## WHAT YOU NEED TO DO
Write out each entry, exactly the way it appears.

## DATA SHOWN
## start

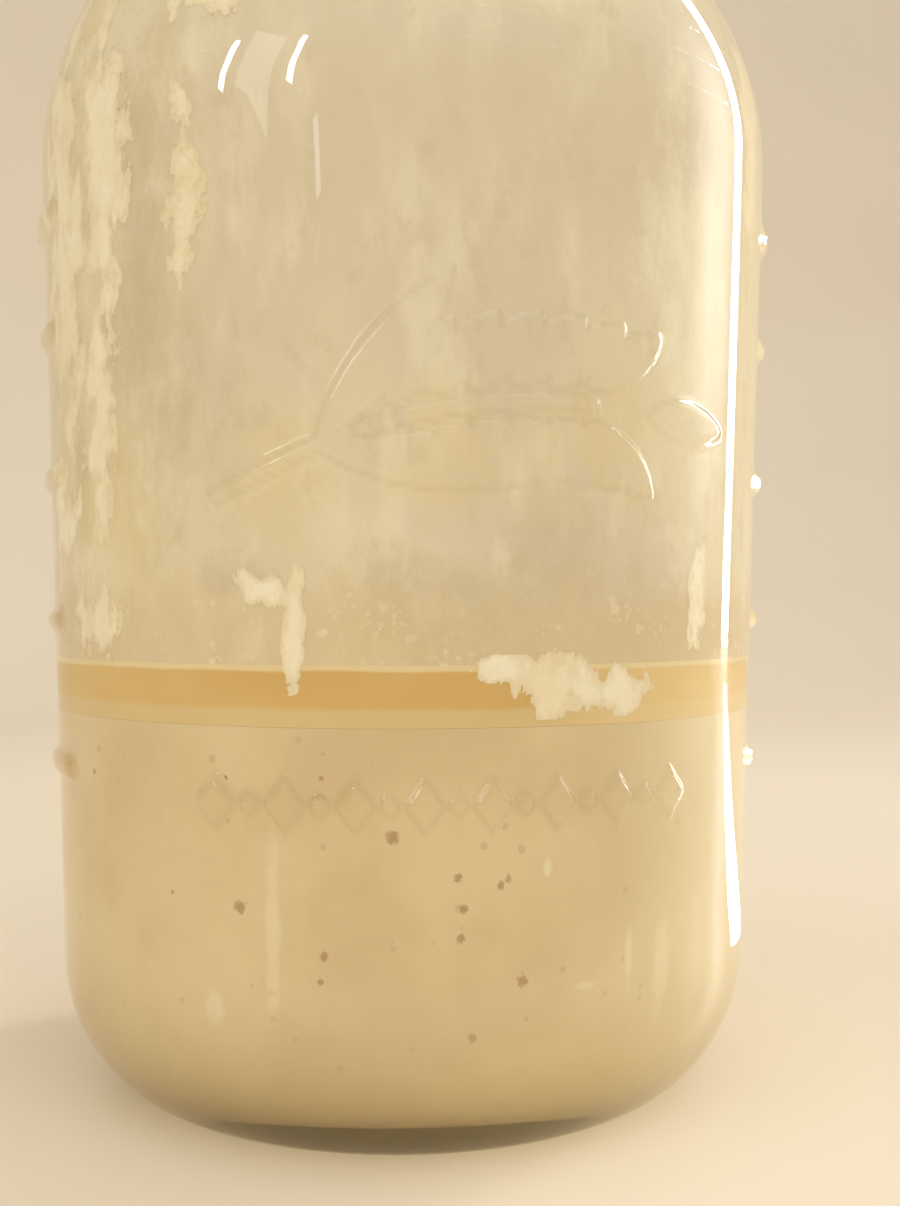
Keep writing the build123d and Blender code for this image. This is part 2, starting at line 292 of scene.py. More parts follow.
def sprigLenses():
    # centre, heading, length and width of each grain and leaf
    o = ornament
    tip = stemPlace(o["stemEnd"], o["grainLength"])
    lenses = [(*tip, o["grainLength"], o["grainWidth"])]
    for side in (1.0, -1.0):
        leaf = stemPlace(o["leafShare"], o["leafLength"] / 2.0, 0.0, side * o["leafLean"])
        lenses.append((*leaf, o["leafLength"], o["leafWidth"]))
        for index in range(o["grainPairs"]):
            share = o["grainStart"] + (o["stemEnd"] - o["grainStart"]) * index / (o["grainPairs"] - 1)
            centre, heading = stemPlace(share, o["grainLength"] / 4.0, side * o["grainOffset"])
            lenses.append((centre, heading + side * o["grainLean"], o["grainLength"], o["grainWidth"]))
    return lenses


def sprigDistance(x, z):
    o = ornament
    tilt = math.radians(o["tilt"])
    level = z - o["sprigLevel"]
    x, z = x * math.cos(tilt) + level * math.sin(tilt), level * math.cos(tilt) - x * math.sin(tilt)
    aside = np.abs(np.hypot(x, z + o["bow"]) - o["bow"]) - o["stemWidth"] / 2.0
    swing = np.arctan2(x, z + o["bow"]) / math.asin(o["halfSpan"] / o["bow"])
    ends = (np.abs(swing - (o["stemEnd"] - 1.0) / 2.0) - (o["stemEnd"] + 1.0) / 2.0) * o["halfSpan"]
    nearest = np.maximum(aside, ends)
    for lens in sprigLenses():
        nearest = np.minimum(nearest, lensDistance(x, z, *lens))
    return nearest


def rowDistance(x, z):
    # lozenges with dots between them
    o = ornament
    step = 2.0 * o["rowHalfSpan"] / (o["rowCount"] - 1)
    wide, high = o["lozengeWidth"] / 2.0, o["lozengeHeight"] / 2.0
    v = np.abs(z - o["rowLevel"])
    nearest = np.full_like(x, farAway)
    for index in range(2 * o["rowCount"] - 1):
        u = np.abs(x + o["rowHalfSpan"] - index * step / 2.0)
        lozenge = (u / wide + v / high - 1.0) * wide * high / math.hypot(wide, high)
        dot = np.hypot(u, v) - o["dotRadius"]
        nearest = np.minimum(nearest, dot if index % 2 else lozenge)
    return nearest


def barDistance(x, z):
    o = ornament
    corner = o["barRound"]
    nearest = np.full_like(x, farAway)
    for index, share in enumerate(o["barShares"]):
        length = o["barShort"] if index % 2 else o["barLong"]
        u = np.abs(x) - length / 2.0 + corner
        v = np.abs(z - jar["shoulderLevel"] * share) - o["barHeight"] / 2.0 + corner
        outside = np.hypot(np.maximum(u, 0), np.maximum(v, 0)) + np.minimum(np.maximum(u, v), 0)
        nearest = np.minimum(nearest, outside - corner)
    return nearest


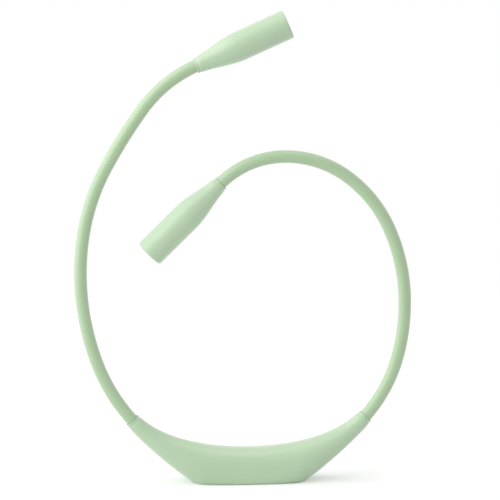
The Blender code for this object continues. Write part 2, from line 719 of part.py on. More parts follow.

## end

## REPLY TO THE EXERCISE
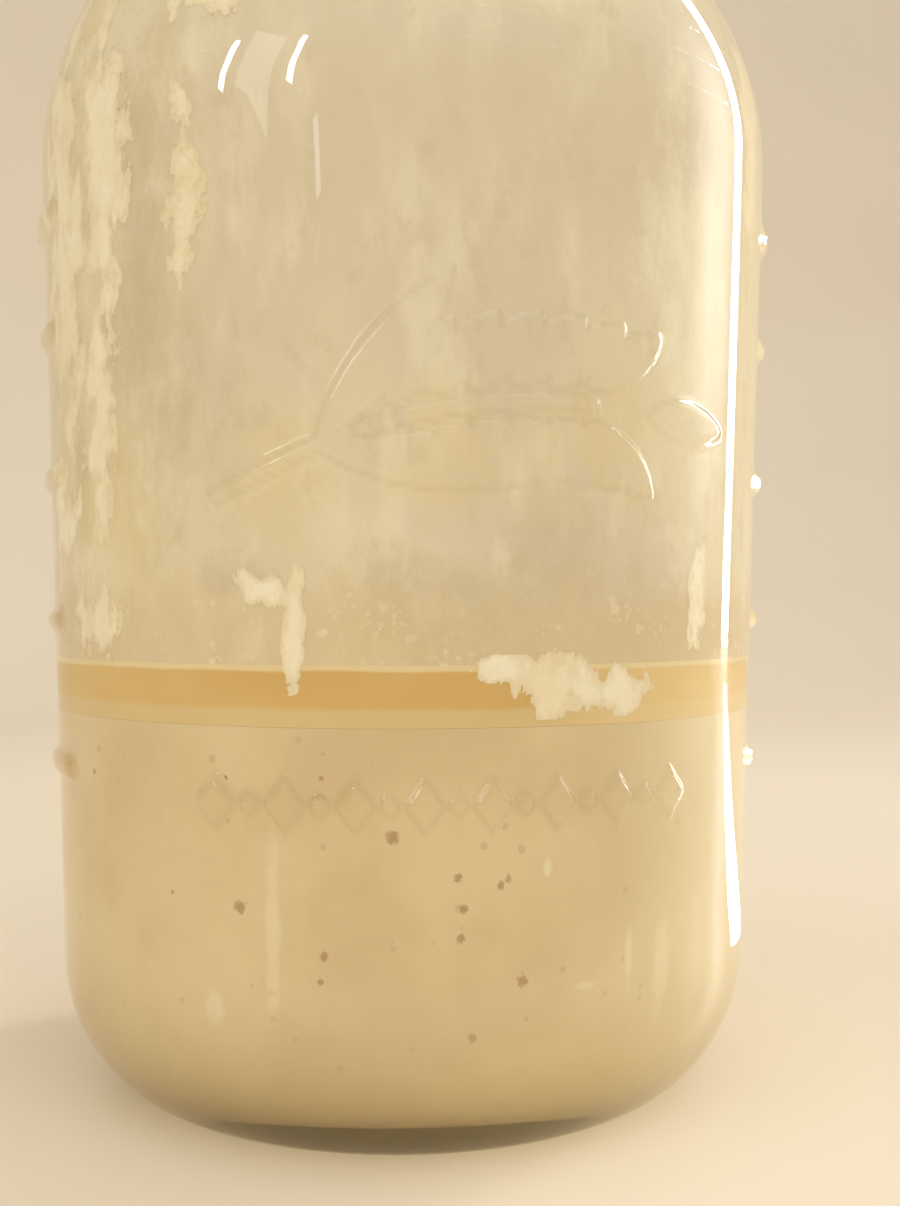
Keep writing the build123d and Blender code for this image. This is part 2, starting at line 292 of scene.py. More parts follow.
def sprigLenses():
    # centre, heading, length and width of each grain and leaf
    o = ornament
    tip = stemPlace(o["stemEnd"], o["grainLength"])
    lenses = [(*tip, o["grainLength"], o["grainWidth"])]
    for side in (1.0, -1.0):
        leaf = stemPlace(o["leafShare"], o["leafLength"] / 2.0, 0.0, side * o["leafLean"])
        lenses.append((*leaf, o["leafLength"], o["leafWidth"]))
        for index in range(o["grainPairs"]):
            share = o["grainStart"] + (o["stemEnd"] - o["grainStart"]) * index / (o["grainPairs"] - 1)
            centre, heading = stemPlace(share, o["grainLength"] / 4.0, side * o["grainOffset"])
            lenses.append((centre, heading + side * o["grainLean"], o["grainLength"], o["grainWidth"]))
    return lenses


def sprigDistance(x, z):
    o = ornament
    tilt = math.radians(o["tilt"])
    level = z - o["sprigLevel"]
    x, z = x * math.cos(tilt) + level * math.sin(tilt), level * math.cos(tilt) - x * math.sin(tilt)
    aside = np.abs(np.hypot(x, z + o["bow"]) - o["bow"]) - o["stemWidth"] / 2.0
    swing = np.arctan2(x, z + o["bow"]) / math.asin(o["halfSpan"] / o["bow"])
    ends = (np.abs(swing - (o["stemEnd"] - 1.0) / 2.0) - (o["stemEnd"] + 1.0) / 2.0) * o["halfSpan"]
    nearest = np.maximum(aside, ends)
    for lens in sprigLenses():
        nearest = np.minimum(nearest, lensDistance(x, z, *lens))
    return nearest


def rowDistance(x, z):
    # lozenges with dots between them
    o = ornament
    step = 2.0 * o["rowHalfSpan"] / (o["rowCount"] - 1)
    wide, high = o["lozengeWidth"] / 2.0, o["lozengeHeight"] / 2.0
    v = np.abs(z - o["rowLevel"])
    nearest = np.full_like(x, farAway)
    for index in range(2 * o["rowCount"] - 1):
        u = np.abs(x + o["rowHalfSpan"] - index * step / 2.0)
        lozenge = (u / wide + v / high - 1.0) * wide * high / math.hypot(wide, high)
        dot = np.hypot(u, v) - o["dotRadius"]
        nearest = np.minimum(nearest, dot if index % 2 else lozenge)
    return nearest


def barDistance(x, z):
    o = ornament
    corner = o["barRound"]
    nearest = np.full_like(x, farAway)
    for index, share in enumerate(o["barShares"]):
        length = o["barShort"] if index % 2 else o["barLong"]
        u = np.abs(x) - length / 2.0 + corner
        v = np.abs(z - jar["shoulderLevel"] * share) - o["barHeight"] / 2.0 + corner
        outside = np.hypot(np.maximum(u, 0), np.maximum(v, 0)) + np.minimum(np.maximum(u, v), 0)
        nearest = np.minimum(nearest, outside - corner)
    return nearest


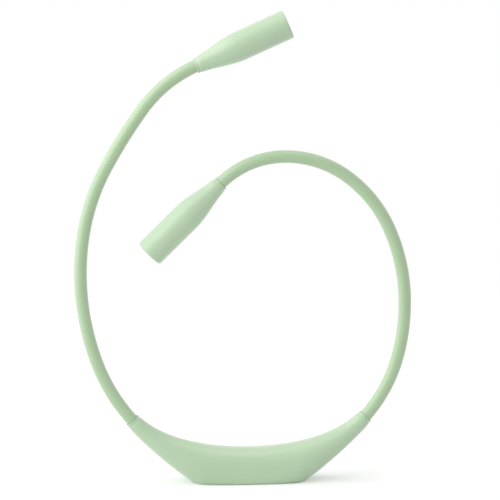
The Blender code for this object continues. Write part 2, from line 719 of part.py on. More parts follow.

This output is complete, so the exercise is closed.